Online Course
NRSG 780 - Health Promotion and Population Health
Module 11: Infectious Diseases
Population-based Initiatives to Reduce the Burden of HIV/AIDs
National
Source: https://files.hiv.gov/s3fs-public/HIV-National-Strategic-Plan-2021-2025.pdf
The HIV National Strategic Plan is the country's comprehensive coordinated HIV/AIDs roadmap for ending the HIV epidemic in the US and reducing the number of new infections by 90% by 2030. It is the nation’s third consecutive five-year plan and was developed based on public input and ideas from individuals living with HIV as well as other stakeholders and interested parties
The HIV Plan focuses on four goals and targeted strategies:
- Prevent new HIV infections
- Increase awareness of HIV
- Increase knowledge of HIV status
- Expand and improve implementation of effective prevention interventions, including treatment as prevention, PrEP, PEP, and SSPs, and developing new options
- Increase the capacity of health care delivery systems, public health, and the health workforce to prevent and diagnose HIV
- Improve HIV-related health outcomes of people with HIV
- Link people to care immediately after diagnosis and provide low-barrier access to HIV treatment
- Identify, engage, or reengage people with HIV who are not in care or not virally surpressed
- Increase retention in care and adherence to HIV treatment to achieve and maintain long-term viral surpression
- Increase the capacity of health care delivery systems, public health, and the health workforce to serve people with HIV
- Reduce HIV-related disparities and health inequities
- Reduce HIV-related stigma and discrimination
- Reduce disparities in new HIV infections, in knowledge of status, and along the health care continuum
- Engage, employ, and provide public leadership opportunities at all levels for people with or at risk for HIV
- Address social determinants of health and co-occurring conditions that exacerbate HIV-related disparities
- Achieve integrated and coordinated efforts that address the HIV epidemic among all partners and stakeholders
- Integrate programs to address the syndemic of HIV, sexually transmitted infections (STIs), viral hepatitis, and substance use and mental health disorders
- Increase coordination of HIV programs across all levels of government and with faith-based and community-based organizations, the private sector, academic partners, and the community
- Enhance the quality, accessibility, sharing, and use of data, including HIV prevention and care continuum and social determinants of health data
- Identify, evaluate, and scale up best practices including through translational, implementation, and communication science research
- Improve mechanisms to measure, monitor, evaluate, report, and disseminate progress toward achieving organizational, local, and national goals
For additional information, review the National HIV Strategic Plan at https://files.hiv.gov/s3fs-public/HIV-National-Strategic-Plan-2021-2025.pdf
Statewide
The Maryland Department of Health Centers for HIV Prevention and Health Services focus on:
- reducing the transmission of HIV,
- helping the nearly 32,000 Marylanders living with HIV/AIDs live longer and healthier lives through the development, and
- implementation of comprehensive, compassionate and quality services for both prevention and care.

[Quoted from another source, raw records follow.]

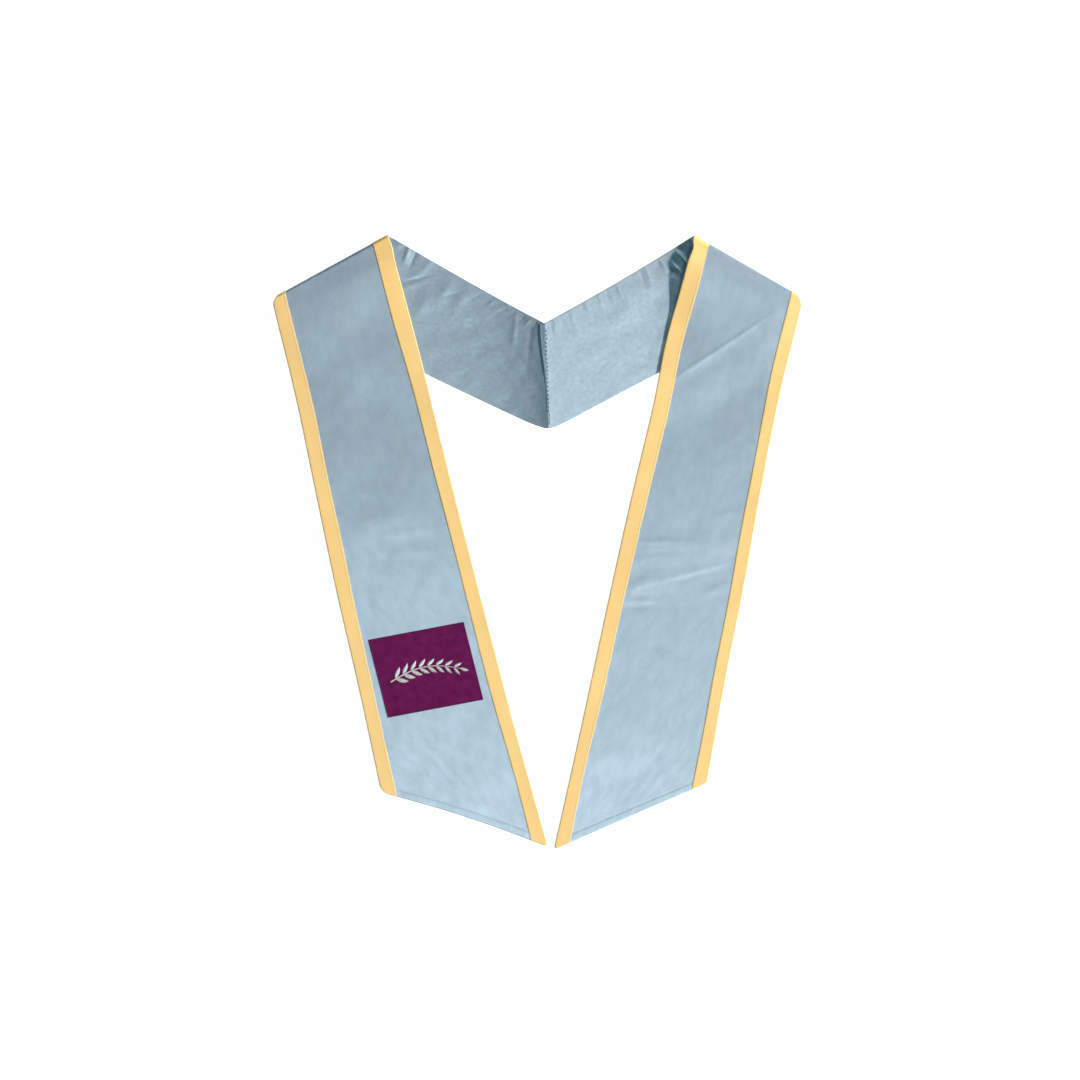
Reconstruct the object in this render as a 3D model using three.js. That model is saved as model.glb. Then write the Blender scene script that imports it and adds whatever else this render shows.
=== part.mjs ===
// A tapered satin stole as it lies on a table: folded over at both shoulders, with the nape
// flat behind and the two pointed panels in front, laid over it.
// Millimetres, +Z up, +Y towards the neck, +X to the viewer's right.
// The origin is on the table, at the middle of the space that the stole covers.
//
// Each half is one long strip of face satin and one of lining, sewn together. A point of a half
// is found from its row (nape, shoulder fold, pointed end) and its column (neck edge to outer edge)
// on the middle surface between the two layers. Every layer is that surface, set off by its own height.
import * as THREE from "three";

// Walls, and the air between two layers that are sewn together
const CLOTH = 1.0;
const RIBBON = 1.0;
const GAP = 0.3;

// Half inch ribbon along both edges of each half. The widths given with the halves are what shows of
// it on the panel, at even steps from the fold to the hem.
const RIBBON_WIDTH = 12.7;

// Heights of the middle surface: the nape lies on its own ribbon, the panels on their lining
const PANEL_REST = GAP / 2 + CLOTH;
const NAPE_REST = RIBBON + GAP + CLOTH + GAP / 2;
const PANEL_ON_NAPE = NAPE_REST + 2 * PANEL_REST + 0.4;

// The panel comes down to the table over this distance, past the nape's outer edge
const STEP_DOWN = 28;

// Centre of the nape: the notch at the neck, the virtual corner of the outer edge and how far
// that corner is rounded up
const NOTCH = [7.0, 202.2];
const NAPE_CORNER = [10.6, 100.6];
const NAPE_ROUND = 3.6;

// The seam at the nape stands up in a low ridge, which falls away faster to the left
const RIDGE_HEIGHT = 10.0;
const RIDGE_RUN_LEFT = 48;
const RIDGE_RUN_RIGHT = 98;
const SEAM_HALF_GAP = 0.15;

// The two halves as they lie. neck and shoulder are the ends of the fold, tip and corner those of
// the hem. The wander of a panel's edge is how far it stands off its chord along X, at even steps
// from the fold to the hem. Bows are how far the middle of the other edges stands off along Y. The
// loops are the radii of the fold at its ends, and settle how far from the fold the panel stays
// lifted by it. The rounds are the radii of the three outline corners.
const HALVES = [
  {
    side: "left", turn: -1,
    neck: [-138.8, 285.0], shoulder: [-247.5, 225.4], tip: [10.3, -286.3], corner: [-145.5, -235.6],
    neckEdgeWander: [0, 0.4, -1.2, -1.7, -1.8, 0], outerEdgeWander: [0, 1.8, 0.8, -0.2, 0.6, 0],
    hemBow: 3.2, napeNeckBow: -0.8, napeOuterBow: -0.6,
    neckLoop: 4.0, shoulderLoop: 2.5, settle: 60,
    shoulderRound: 7, cornerRound: 9, tipRound: 4,
    neckRibbon: [17.0, 16.3, 14.2, 13.7, 13.1, 13.6, 13.7, 12.5, 14.0],
    outerRibbon: [13.6, 13.7, 14.3, 14.0, 14.6, 13.8, 13.2, 13.0, 13.4],
  },
  {
    side: "right", turn: 1,
    neck: [146.3, 284.7], shoulder: [248.6, 226.1], tip: [15.4, -289.2], corner: [158.5, -226.9],
    neckEdgeWander: [0, -2.8, -3.0, -2.1, -0.6, 0], outerEdgeWander: [0, -3.9, -3.8, -1.8, -1.7, 0],
    hemBow: 0.4, napeNeckBow: -1.6, napeOuterBow: 1.5,
    neckLoop: 5.6, shoulderLoop: 2.5, settle: 76,
    shoulderRound: 9, cornerRound: 4, tipRound: 5,
    neckRibbon: [13.4, 15.2, 15.0, 15.2, 14.5, 13.8, 13.5, 11.9, 13.2],
    outerRibbon: [12.2, 12.7, 11.5, 11.2, 12.1, 11.8, 11.8, 11.6, 12.8],
  },
];

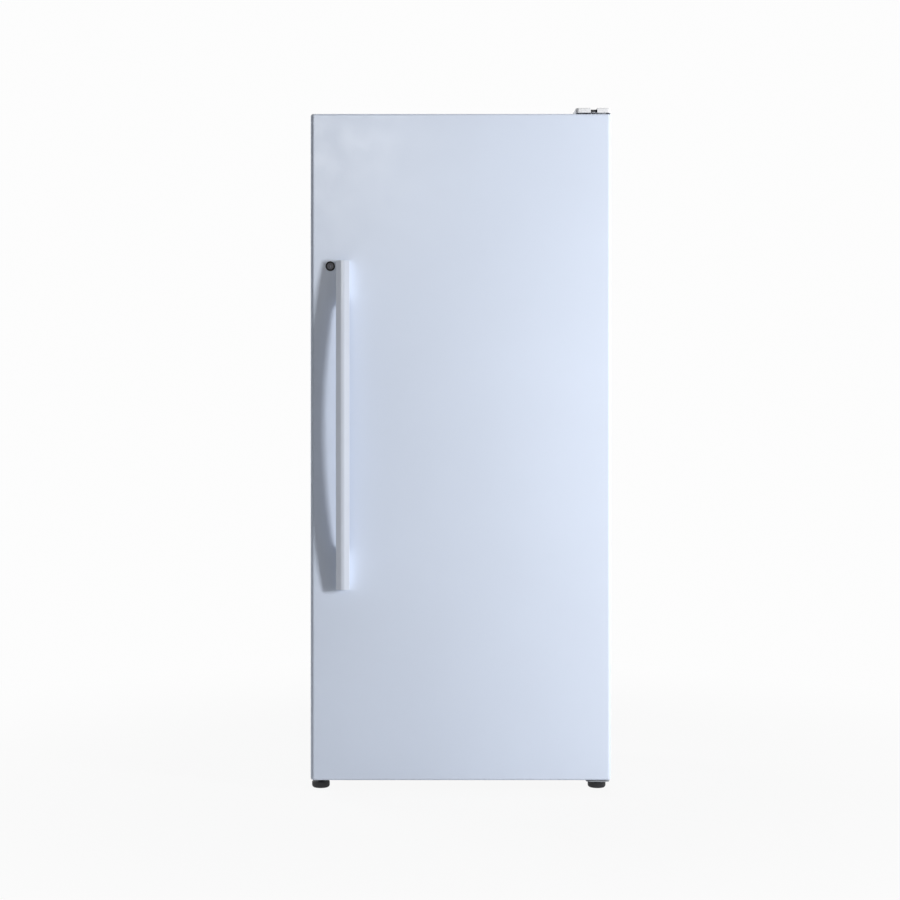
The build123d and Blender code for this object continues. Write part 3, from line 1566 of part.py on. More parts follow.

Its Integrative HIV Plan 2018-2022: A Comprehensive, Coordinated Response to HIV for Baltimore and Maryland is based on the National HIV Strategy and serves as Maryland’s roadmap for the development of a comprehensive system of HIV care in the state.
The plan includes four goals:
- Reduce new infections
- Increase access to care and improve health outcomes for people living with HIV
- Reduce health disparities and inequities
- Achieve a more coordinated response
The plan expands Maryland’s approach to the continuum of care to focus prevention efforts on vulnerable populations and awareness among the general population.
The expanded continuum is organized into five domains that serve as the framework for the plan and the activities to achieve the goals.
The Jacques Initiative: A Baltimore Exemplar Program
The JACQUES Initiative (JI) program of the University of Maryland Institute of Human Virology is a holistic care delivery model that provides long-term treatment success for urban populations infected with HIV. Its goal is to decrease the morbidity and mortality associated with HIV through care delivery and providing early intervention services through activities including testing, outreach and linkage to care. The JI focuses on providing a “safe place” for individuals living with HIV through delivered services and providing access to research for all through the Journey to Wellness. There are five steps in the journey—engage, prepare, treat, support and develop.
Watch these two videos PTF Testing and LTC Video and Living Proof on the impact of this model on patient care.
The JI’s Preparing the Future (PTF) model program incorporates health, psychosocial and legal resources that facilitate HIV testing and linkages to care more routine and normalized. A central component of PTF brings together graduate students into teams from the University's dentistry, law, medicine, nursing, pharmacy, and social work schools to address the goals of National HIV/AIDS Strategy (NHAS), including identifying new infections of HIV and increasing access to care for people living with HIV. PTF has been identified by the White House Office of National AIDS Policy as a model for communities across the country.